Rafael Bluteau (1638-1734), nascido em Londres, no seio de uma família de origem francesa, e, portanto, falante de português como língua não materna, concretizou a sua admirável intervenção fundadora da lexicografia portuguesa com o seu Vocabulario Portuguez e Latino, o qual veio mais tarde a constituir a base de desenvolvimento de outra obra marcante, o dicionário de Morais. Mas o legado de Bluteau, não se resumindo a esse dicionário, já de si extenso, é vasta e volta hoje a chamar a atenção de investigadores e divulgadores. É o duplo caso do filólogo e linguista João Paulo Silvestre (Universidade de Aveiro – UA), que, com esta edição do Vocabulário de Nomes Próprios, publicada pela UA Editora, dá nova visibilidade à amplitude da intervenção do padre Bluteau entre os precursores dos estudos de onomástica em Portugal.

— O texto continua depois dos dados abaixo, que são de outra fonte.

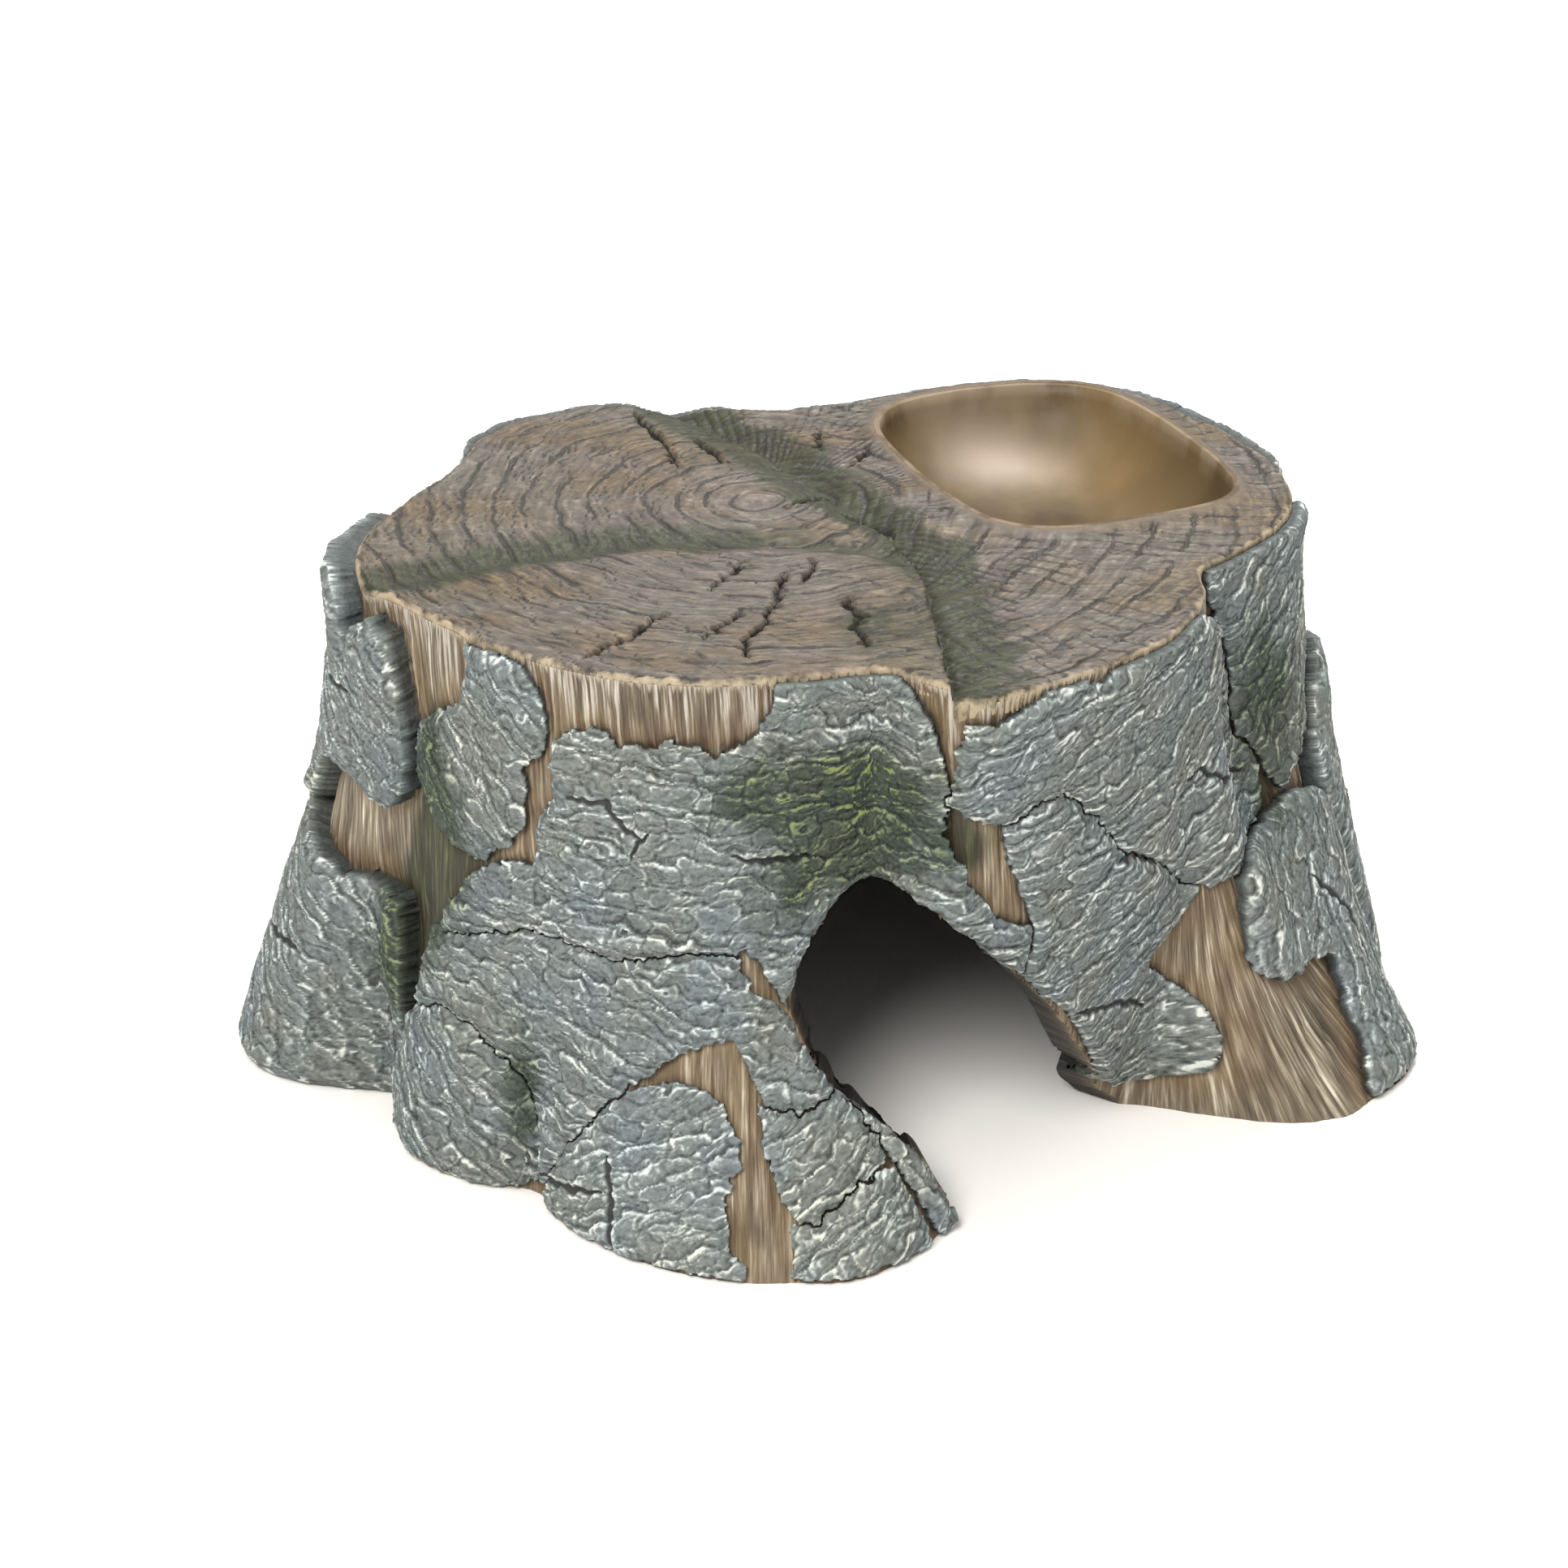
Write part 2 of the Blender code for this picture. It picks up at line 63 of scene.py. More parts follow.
RIM = (
    (0, 87), (10, 94), (24, 97), (40, 98), (54, 98), (63, 92), (74, 80), (86, 70), (100, 68),
    (112, 75), (126, 82), (142, 87), (156, 83), (170, 86), (184, 92), (196, 93), (206, 87),
    (224, 83), (240, 79), (256, 73), (268, 68), (279, 67), (288, 77), (304, 78), (328, 79),
    (338, 77), (347, 74), (354, 80),
)
ROOTS = (
    (6, 110), (14, 119), (22, 123), (32, 115), (45, 99), (60, 92), (76, 96), (88, 96), (102, 90),
    (114, 89), (126, 97), (138, 107), (148, 107), (158, 100), (168, 106), (177, 118), (184, 120),
    (190, 114), (193.5, 104), (196.5, 92), (204, 93), (213, 96), (221, 93), (229, 87), (238, 93),
    (248, 98), (258, 100), (265, 99), (272, 98), (279, 91), (287, 80), (298, 68), (310, 64),
    (322, 63), (330, 64), (333, 72), (335.5, 92), (339, 106), (345, 114), (352, 120), (359, 118),
)
WAISTS = ((280, 16, 7.0), (202, 8, 2.5), (90, 20, 2.0), (347, 8, 2.0))
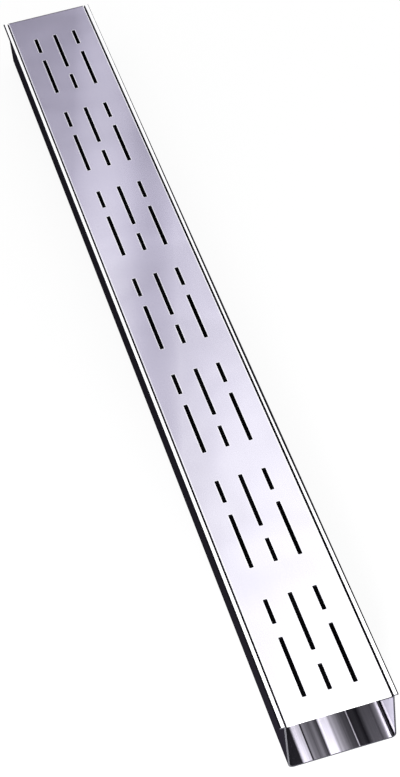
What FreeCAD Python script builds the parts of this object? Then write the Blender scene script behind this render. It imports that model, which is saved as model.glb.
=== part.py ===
import FreeCAD, Part
import math
import os

# Slot drain: a channel folded from one stainless sheet, with a flat slotted cover
# that lies flush between its rims. The near end is open, and an end plate closes
# the far one. The cover is carried by folded supports that stand on the channel's
# floor under the blank bands between the groups of slots. All lengths are in
# millimetres. X runs across the channel, Y along it and Z up. The origin is the
# centre of the channel's underside.

# Channel, folded from one sheet
CHANNEL_LENGTH = 900.0
CHANNEL_WIDTH = 80.0  # outside the two walls
CHANNEL_HEIGHT = 48.0
CHANNEL_SHEET = 1.2
FLOOR_BEND_RADIUS = 2.8  # inside of the bend between floor and wall
RIM_OVERHANG = 3.0  # how far the rim stands out past the wall
RIM_BEND_RADIUS = 0.5  # inside of the bend between wall and rim
RIM_EDGE_RADIUS = 0.4  # dressed free edge of the rim

# Cover plate
COVER_SHEET = 1.5
COVER_SIDE_GAP = 0.8  # between the cover and each wall
COVER_EDGE_RADIUS = 0.3

# Slots, punched in groups of three columns
SLOT_WIDTH = 2.8
SLOT_CORNER_RADIUS = 0.5
LONG_SLOT = 55.5
SHORT_SLOT = 23.5
SLOT_END_GAP = 13.5  # metal between the two slots of one column
COLUMN_SPACING = 18.8
BLANK_BAND = 32.5  # metal between two groups
NEAR_END_MARGIN = 20.0  # from the open end to the first slots
SMALLEST_FAR_MARGIN = 30.0

# End plate, welded between the walls at the far end
END_PLATE_SHEET = 1.2
END_PLATE_CORNER_RADIUS = 0.4  # its two top corners

# Cover supports, folded from strip
SUPPORT_SHEET = 1.2
SUPPORT_WIDTH = 20.0  # along the channel
SUPPORT_FOOT = 12.0  # how far each foot turns in from the outside of its leg

# Sizes that follow from the ones above
HALF_WIDTH = CHANNEL_WIDTH / 2
HALF_LENGTH = CHANNEL_LENGTH / 2
INSIDE_HALF_WIDTH = HALF_WIDTH - CHANNEL_SHEET
COVER_HALF_WIDTH = INSIDE_HALF_WIDTH - COVER_SIDE_GAP
COVER_UNDERSIDE = CHANNEL_HEIGHT - COVER_SHEET
GROUP_LENGTH = LONG_SLOT + SLOT_END_GAP + SHORT_SLOT
GROUP_PITCH = GROUP_LENGTH + BLANK_BAND
FIRST_GROUP = NEAR_END_MARGIN + GROUP_LENGTH / 2 - HALF_LENGTH
LENGTH_FOR_SLOTS = CHANNEL_LENGTH - NEAR_END_MARGIN - SMALLEST_FAR_MARGIN
GROUP_COUNT = math.floor((LENGTH_FOR_SLOTS + BLANK_BAND) / GROUP_PITCH)


def corner_arc(before, corner, after, radius):
    """Arc that rounds a corner, tangent to the lines to the points beside it."""
    to_before = (before - corner).normalize()
    to_after = (after - corner).normalize()
    half_angle = to_before.getAngle(to_after) / 2
    tangent_length = radius / math.tan(half_angle)
    bisector = (to_before + to_after).normalize()
    centre = corner + bisector * (radius / math.sin(half_angle))
    start = corner + to_before * tangent_length
    middle = centre - bisector * radius
    end = corner + to_after * tangent_length
    return Part.Arc(start, middle, end).toShape()


def rounded_face(corners):
    """Flat face in the XY plane from (x, y, corner radius) in order round its outline."""
    points = [FreeCAD.Vector(x, y, 0) for x, y, radius in corners]
    arcs = []
    for i, (x, y, radius) in enumerate(corners):
        following = points[(i + 1) % len(points)]
        arcs.append(corner_arc(points[i - 1], points[i], following, radius))
    edges = []
    for i, arc in enumerate(arcs):
        next_arc = arcs[(i + 1) % len(arcs)]
        run = Part.makeLine(arc.Vertexes[-1].Point, next_arc.Vertexes[0].Point)
        edges += [arc, run]
    return Part.Face(Part.Wire(edges))


def mirrored(right_side):
    """Whole outline from its right side, listed from the bottom to the top."""
    left_side = [(-x, z, radius) for x, z, radius in reversed(right_side)]
    return right_side + left_side


def drawn_along_y(corners, length, centre_y=0.0):
    """Bar with the given (x, z, corner radius) section, centred on centre_y."""
    section = rounded_face(corners)
    section.rotate(FreeCAD.Vector(0, 0, 0), FreeCAD.Vector(1, 0, 0), 90)
    section.translate(FreeCAD.Vector(0, centre_y - length / 2, 0))
    return section.extrude(FreeCAD.Vector(0, length, 0))


def make_channel():
    """Floor, two walls and two out-turned rims, folded from one sheet."""
    rim_tip = HALF_WIDTH + RIM_OVERHANG
    rim_underside = CHANNEL_HEIGHT - CHANNEL_SHEET
    outer_floor_bend = FLOOR_BEND_RADIUS + CHANNEL_SHEET
    outer_rim_bend = RIM_BEND_RADIUS + CHANNEL_SHEET
    right_side = [
        (HALF_WIDTH, 0.0, outer_floor_bend),
        (HALF_WIDTH, rim_underside, RIM_BEND_RADIUS),
        (rim_tip, rim_underside, RIM_EDGE_RADIUS),
        (rim_tip, CHANNEL_HEIGHT, RIM_EDGE_RADIUS),
        (INSIDE_HALF_WIDTH, CHANNEL_HEIGHT, outer_rim_bend),
        (INSIDE_HALF_WIDTH, CHANNEL_SHEET, FLOOR_BEND_RADIUS),
    ]
    return drawn_along_y(mirrored(right_side), CHANNEL_LENGTH)


def make_slot(centre_x, near_y, length):
    """Cutter for one slot, from its near end, through the whole cover."""
    half_width = SLOT_WIDTH / 2
    far_y = near_y + length
    outline = [
        (centre_x - half_width, near_y, SLOT_CORNER_RADIUS),
        (centre_x + half_width, near_y, SLOT_CORNER_RADIUS),
        (centre_x + half_width, far_y, SLOT_CORNER_RADIUS),
        (centre_x - half_width, far_y, SLOT_CORNER_RADIUS),
    ]
    face = rounded_face(outline)
    face.translate(FreeCAD.Vector(0, 0, COVER_UNDERSIDE - COVER_SHEET))
    return face.extrude(FreeCAD.Vector(0, 0, 3 * COVER_SHEET))


def make_column(column, near_y):
    """Two slots in line. The long one is nearer in the outer columns, farther in the middle."""
    lengths = [SHORT_SLOT, LONG_SLOT] if column == 0 else [LONG_SLOT, SHORT_SLOT]
    centre_x = column * COLUMN_SPACING
    second_y = near_y + lengths[0] + SLOT_END_GAP
    return [make_slot(centre_x, near_y, lengths[0]), make_slot(centre_x, second_y, lengths[1])]


def group_centre(group):
    """Y of the middle of one group of slots."""
    return FIRST_GROUP + group * GROUP_PITCH


def make_cover():
    """Flat plate, flush with the rims and with the channel's ends, cut by its slots."""
    right_side = [
        (COVER_HALF_WIDTH, COVER_UNDERSIDE, COVER_EDGE_RADIUS),
        (COVER_HALF_WIDTH, CHANNEL_HEIGHT, COVER_EDGE_RADIUS),
    ]
    plate = drawn_along_y(mirrored(right_side), CHANNEL_LENGTH)
    slots = []
    for group in range(GROUP_COUNT):
        near_y = group_centre(group) - GROUP_LENGTH / 2
        for column in (-1, 0, 1):
            slots += make_column(column, near_y)
    return plate.cut(Part.makeCompound(slots))


def make_end_plate():
    """Plate that fits the channel's inside and carries the far end of the cover."""
    right_side = [
        (INSIDE_HALF_WIDTH, CHANNEL_SHEET, FLOOR_BEND_RADIUS),
        (INSIDE_HALF_WIDTH, COVER_UNDERSIDE, END_PLATE_CORNER_RADIUS),
    ]
    centre_y = HALF_LENGTH - END_PLATE_SHEET / 2
    return drawn_along_y(mirrored(right_side), END_PLATE_SHEET, centre_y)


def make_support(centre_y):
    """Bridge under the cover: a web, two legs beside the walls and two in-turned feet."""
    outer_bend = FLOOR_BEND_RADIUS
    inner_bend = outer_bend - SUPPORT_SHEET
    leg_inside = COVER_HALF_WIDTH - SUPPORT_SHEET
    foot_tip = COVER_HALF_WIDTH - SUPPORT_FOOT
    foot_top = CHANNEL_SHEET + SUPPORT_SHEET
    web_underside = COVER_UNDERSIDE - SUPPORT_SHEET
    edge_radius = RIM_EDGE_RADIUS
    outside = [
        (foot_tip, CHANNEL_SHEET, edge_radius),
        (COVER_HALF_WIDTH, CHANNEL_SHEET, outer_bend),
        (COVER_HALF_WIDTH, COVER_UNDERSIDE, outer_bend),
    ]
    inside = [
        (leg_inside, web_underside, inner_bend),
        (leg_inside, foot_top, inner_bend),
        (foot_tip, foot_top, edge_radius),
    ]
    left_outside = [(-x, z, radius) for x, z, radius in reversed(outside)]
    left_inside = [(-x, z, radius) for x, z, radius in reversed(inside)]
    outline = outside + left_outside + left_inside + inside
    return drawn_along_y(outline, SUPPORT_WIDTH, centre_y)


def make_parts():
    """Every piece of the drain, by the name of its node."""
    parts = {
        "channel": make_channel(),
        "slotted_cover": make_cover(),
        "end_plate": make_end_plate(),
    }
    for band in range(GROUP_COUNT - 1):
        band_centre = group_centre(band) + GROUP_PITCH / 2
        parts[f"cover_support_{band + 1}"] = make_support(band_centre)
    return parts


os.makedirs("parts", exist_ok=True)
for name, shape in make_parts().items():
    shape.exportStep(f"parts/{name}.step")
    print(name, "valid", shape.isValid(), "solids", len(shape.Solids), "volume", round(shape.Volume))
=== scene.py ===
"""Slot drain: a channel folded from stainless sheet, its slotted cover, and the stage for both."""

import math

import bmesh
import bpy
from mathutils import Matrix, Vector


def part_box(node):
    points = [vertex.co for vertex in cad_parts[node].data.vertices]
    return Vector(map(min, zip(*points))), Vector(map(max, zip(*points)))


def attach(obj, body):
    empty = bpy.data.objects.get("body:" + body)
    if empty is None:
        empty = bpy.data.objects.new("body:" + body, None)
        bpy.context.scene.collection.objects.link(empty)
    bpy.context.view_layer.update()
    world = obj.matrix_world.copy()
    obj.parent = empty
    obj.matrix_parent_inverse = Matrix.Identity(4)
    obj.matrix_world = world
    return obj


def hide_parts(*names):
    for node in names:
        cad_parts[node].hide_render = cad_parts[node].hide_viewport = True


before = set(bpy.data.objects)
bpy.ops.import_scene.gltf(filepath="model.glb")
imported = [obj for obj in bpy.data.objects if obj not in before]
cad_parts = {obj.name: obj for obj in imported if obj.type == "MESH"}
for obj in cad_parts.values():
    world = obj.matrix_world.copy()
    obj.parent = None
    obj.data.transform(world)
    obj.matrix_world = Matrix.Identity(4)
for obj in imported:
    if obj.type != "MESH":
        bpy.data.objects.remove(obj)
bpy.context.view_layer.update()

bl_info = {
    "name": "Slot Drain",
    "version": (1, 0, 0),
    "blender": (4, 5, 0),
    "location": "View3D > Sidebar > Slot Drain",
    "description": "Dresses a folded drain channel and its slotted cover, and sets their stage",
    "category": "Add Mesh",
}

ROOT_BODY = "root"
WHITE = (1.0, 1.0, 1.0)

# All lengths are in metres. The channel's sheet and its bends are as the CAD model has them.
COVER_LOW, COVER_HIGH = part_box("slotted_cover")
CHANNEL_LOW, CHANNEL_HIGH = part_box("channel")
SHEET = 0.0012
FLOOR_BEND = 0.0028
RIM_OVERHANG = 0.003
BEND_TOP = SHEET + FLOOR_BEND
WALL_FACE = CHANNEL_HIGH.x - RIM_OVERHANG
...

O atual acesso facilitado à edição original do Vocabulario Portuguez e Latino, graças à digitalização disponibilizada na plataforma digital da Biblioteca Nacional de Portugal, tem permitido aos especialistas ou curiosos perceberem que se trata de um dicionário muito especial, rematado por dois volumes de suplementos, onde se encontra o interessantíssimo Vocabulario de nomes proprios, Masculinos, e femininos, Antigos, e não usados, Vulgares, e raros, e muito raros. A nova edição tem agora a vantagem de pôr o Vocabulário de Nomes Próprios ao alcance de um público ainda mais alargado, graças à atualização do grafismo e de vários aspetos ortográficos. É de salientar a introdução do editor, que, em linguagem clara e acessível, esclarece contextualmente a estrutura da obra, salientando a sua importância pelo facto de atestar nomes pouco documentados e por dar testemunho «do pensamento linguístico sobre antroponímia no século XVIII». Um índice remissivo facilita a consulta dos nomes com tradição de uso em Portugal.
Quanto ao dicionário antroponímico, é este composto por nove listas de nomes, formando um conjunto que servia de suplemento ao Vocabulário Portuguez e Latino, publicado em 1712 e 1728: «Vocabulário de nomes próprios, gentílicos, e cristãos, para o latim, e para os distinguir uns dos outros no bautismo»; «Vocabulário de nomes próprios masculinos, e femininos, mais, ou menos usados, mais vulgares, ou mais raros»; «Nomes muito raros de emperadores, reis, príncipes e cavalheiros»; «Nomes de cavalleiros andantes, e outros destes livros»; «Nomes de pastores, e pastoras»; «Nomes ridículos, que formaram adágios e histórias vulgares»; «Nomes de comediantes italianos»; «Nomes de comediantes franceses»; e «Nomes próprios usados dos portugueses no Brasil».
Como se destaca na contracapa desta nova edição, Bluteau «coligiu o primeiro dicionário de nomes próprios portugueses», que «contempla nomes antigos e modernos e inclui comentários sobre a frequência de uso, distinções regionais e preferências sociais». Além disso, como também aí se observa, «a presente edição contribui para o conhecimento de nomes pouco documentados – como diminutivos e variantes populares». Entre os hipocorísticos (formas de nomes próprios usados em ambiente familiar), são vários os exemplos dos sufixados por -inho, já muito correntes no tempo da publicação do Vocabulario Portuguez e Latino: Josezinho (de José, p. 72); Inezinha, isto é, Inesinha (de Inês, p. 73); Manoelzinho, ou seja, Manuelzinho (de Manuel, p. 80). Outros hipocorísticos atestados são os sufixados por -ico – Anica (de Ana, p. 41) e Joanico (de João, p. 72) – e variantes fonéticas e morfológicas, como é o caso de Antoino (de António, p. 39) ou Zabel (de Isabel, p. 73; também se regista Zabelinha), que perduraram ou ainda perduram na linguagem popular e doméstica.
Em resumo, a edição de João Paulo Silveste proporciona a vários tipos de público leitor o prazer da redescoberta do génio singular de Bluteau, a cuja apurada sensibilidade linguística tanto deve, afinal, a investigação e a reflexão metalinguísticas no mundo de língua portuguesa.